Wo sind aber die Gärtner jetzt, die Wächter über Budget, Staats- und Gemeinwohl? Hat man nicht, am 20. April dieses Jahres, den Bock zum Gärtner gemacht, indem nun jene Partei, die nicht nur in den letzten vier Jahren der ÖVP-Regierung, sondern bereits während der Koalitionsära und ferner, in ihren vielgerühmten Programmen, gleichsam auch schon die Zukunft vorwegnehmend, all das, was vielleicht nicht immer gut, aber fast immer teuer war, für ihre Wähler gefordert hat, den Bundeskanzler und den Finanzminister stellt?

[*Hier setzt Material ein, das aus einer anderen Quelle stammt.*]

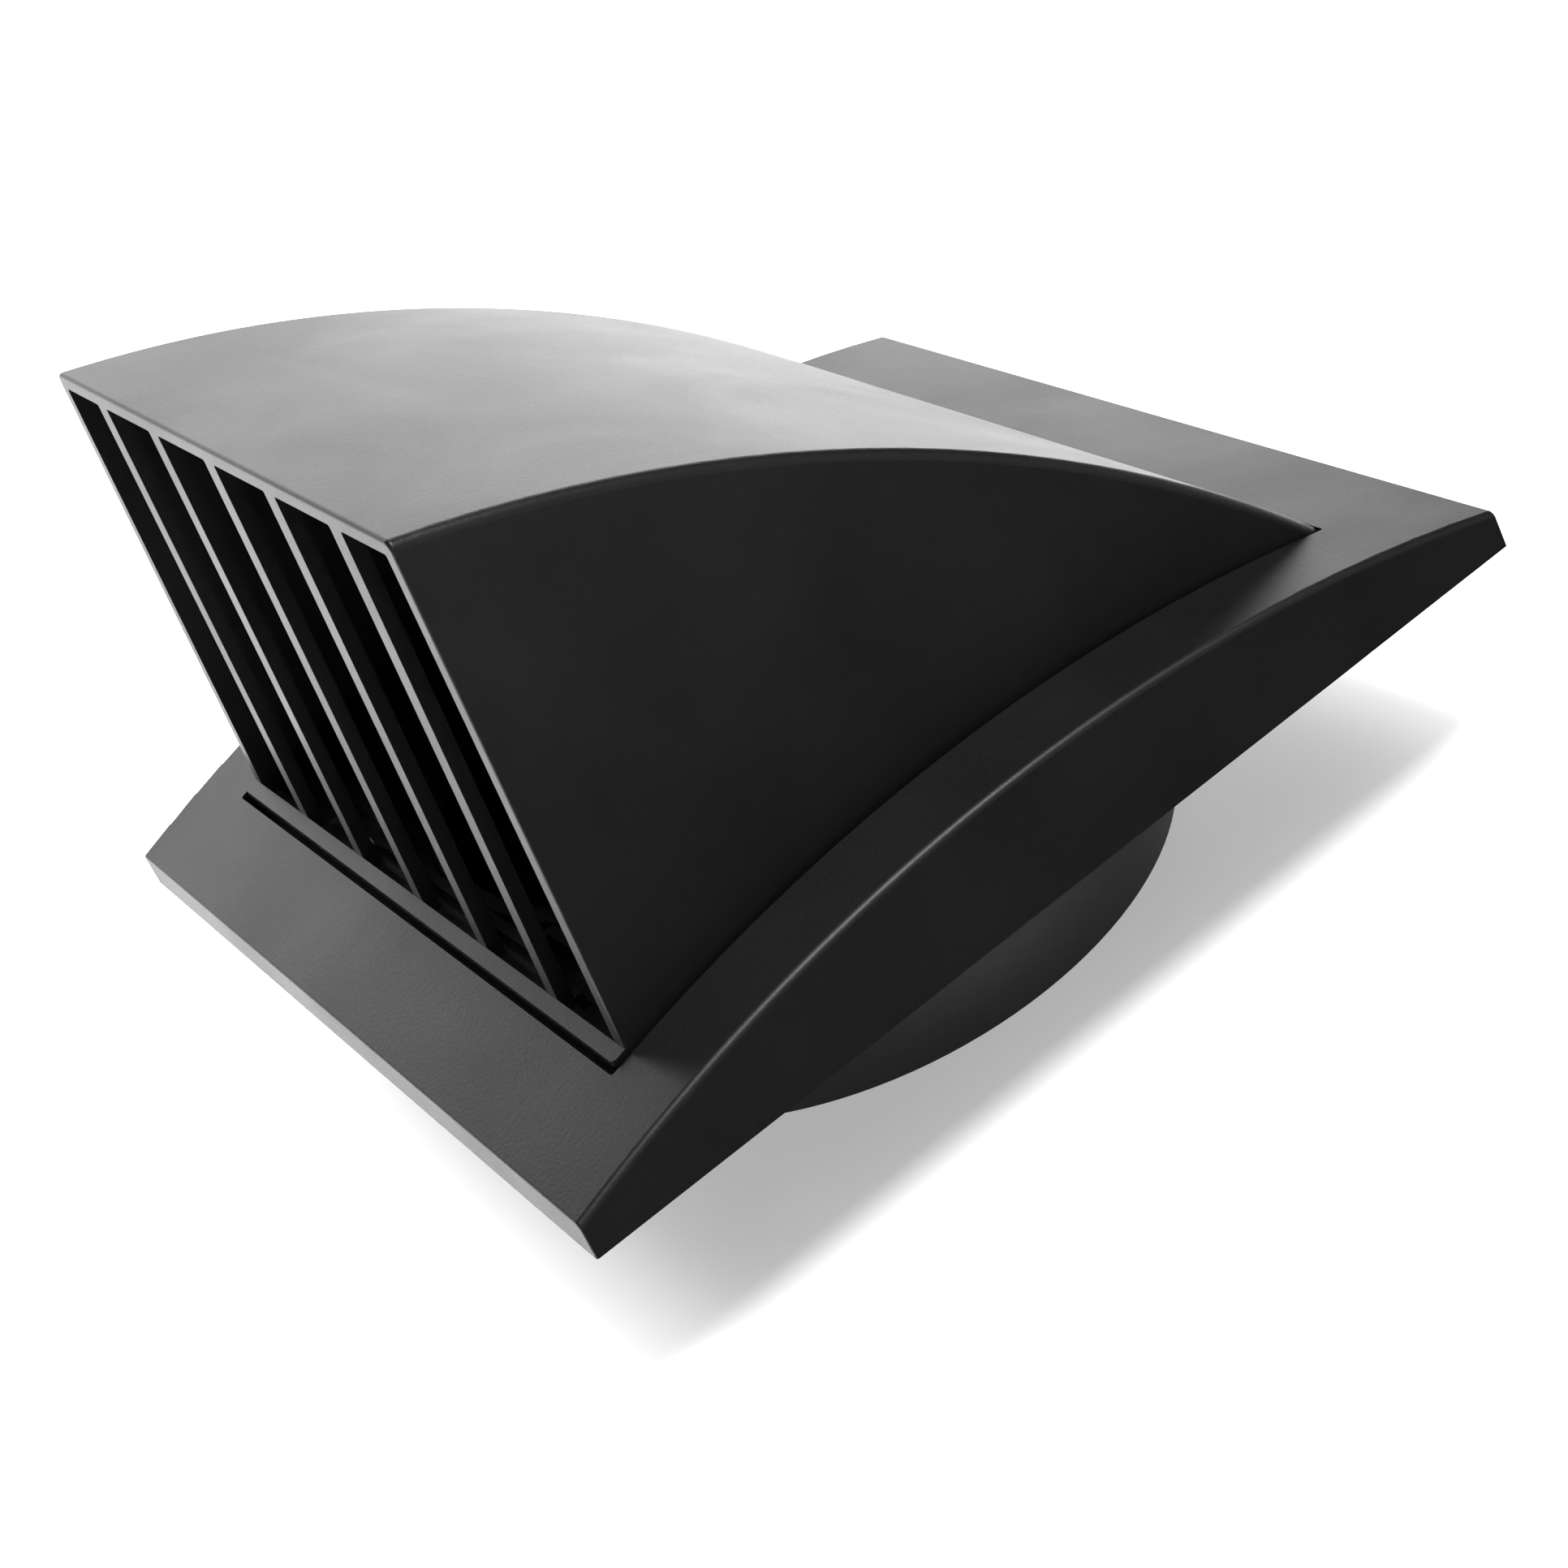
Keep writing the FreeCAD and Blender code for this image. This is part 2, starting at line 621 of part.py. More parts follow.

Gut, man könnte sagen, diese tragen jetzt die volle Verantwortung und mögen mit dieser, wie sie nur können, fertig werden. Das ist nun einmal das Risiko jeder Partei, die von der Opposition zur Regierungsbank hinüberwechselt.

Das mit der Verantwortung stimmt aber nicht ganz. Denn diese Regierung trägt die Verantwortung nicht allein. Sie kann nur Gesetze in der Volksvertretung durchbringen, wenn sie dabei mindestens von einer der Oppositionsparteien unterstützt wird. Und das bedeutet Mitverantwortung. Jede Mehrausgabe, jedes neue Gesetz muß also von einem Teil der Opposition mitverantwortet werden. Es ist letztlich eine Art von Koalition, nur mit dem Unterschied, daß nun die frühere Fordererpartei bremsen muß. Was geschieht aber, wenn sie nicht bremst, fröhlich mitlizitiert? Es wäre anderseits zuviel verlangt, jetzt der großen Oppositionspartei vorzuschreiben, sie müsse die Rolle übernehmen, besser gesagt weiterhin üben, die einst Raab und Karnitz und zuletzt Klaus und Koren geübt haben, wobei diese damit rechnen konnten, daß der einsichtigere Teil der Wählerschaft die Zusammenhänge versteht und die verantwortungsbewußte Haltung jener, die zur Mäßigung rieten und die gleichzeitige Erfüllbarkeit aller Wünsche in Frage stellten, honoriert. Daß Letzteres nicht immer geschah und daß die Einsicht in die, zugegeben, immer komplizierter werdenden Sachzusammenhänge bei der Wählerschaft eher abnimmt, war die für die Volkspartei betrübliche Erkenntnis der letzten Monate. Und jetzt soll diese Partei, in die Opposition gedrängt, weiterhin die Rolle des Wächters über das Gemeinwohl, des lästigen Warners, Mahners und Bremsers spielen? So haben sich die Oppositionsrolle jene Wähler und Funktionäre der Volkspartei, die nach dem 1. März den Gang in die Opposition stürmisch verlangt haben, nicht vorgestellt. Das Dilemma ist groß utnd nur fürs erste damit beiseitegeschoben, daß man sagt, die Erhöhung der Witwenpension auf 60 Prozent sei eben als zweite Etappe bereits von der Volkspartei vorgesehen gewesen. Andere und schwerwiegendere Belastungen werden zur Debatte stehen. Die FPÖ hat dabei den Hebelarm in der Hand. Sie braucht nur mit der SPÖ zu stimmen, und die Volkspartei steht mit säuerlicher Miene als Hüterin der Moral und der wirtschaftlichen Vernunft allein da.

Eine Opposition, welche die Mehrheit hat, ist ein Widerspruch in sich, sie ist ein Zustand des Ungleichgewichts, der nicht lange dauern kann. Entweder wird sie — die Opposition — beendet, oder sie geht — die Mehrheit — verloren. Ein Drittes gibt es nicht.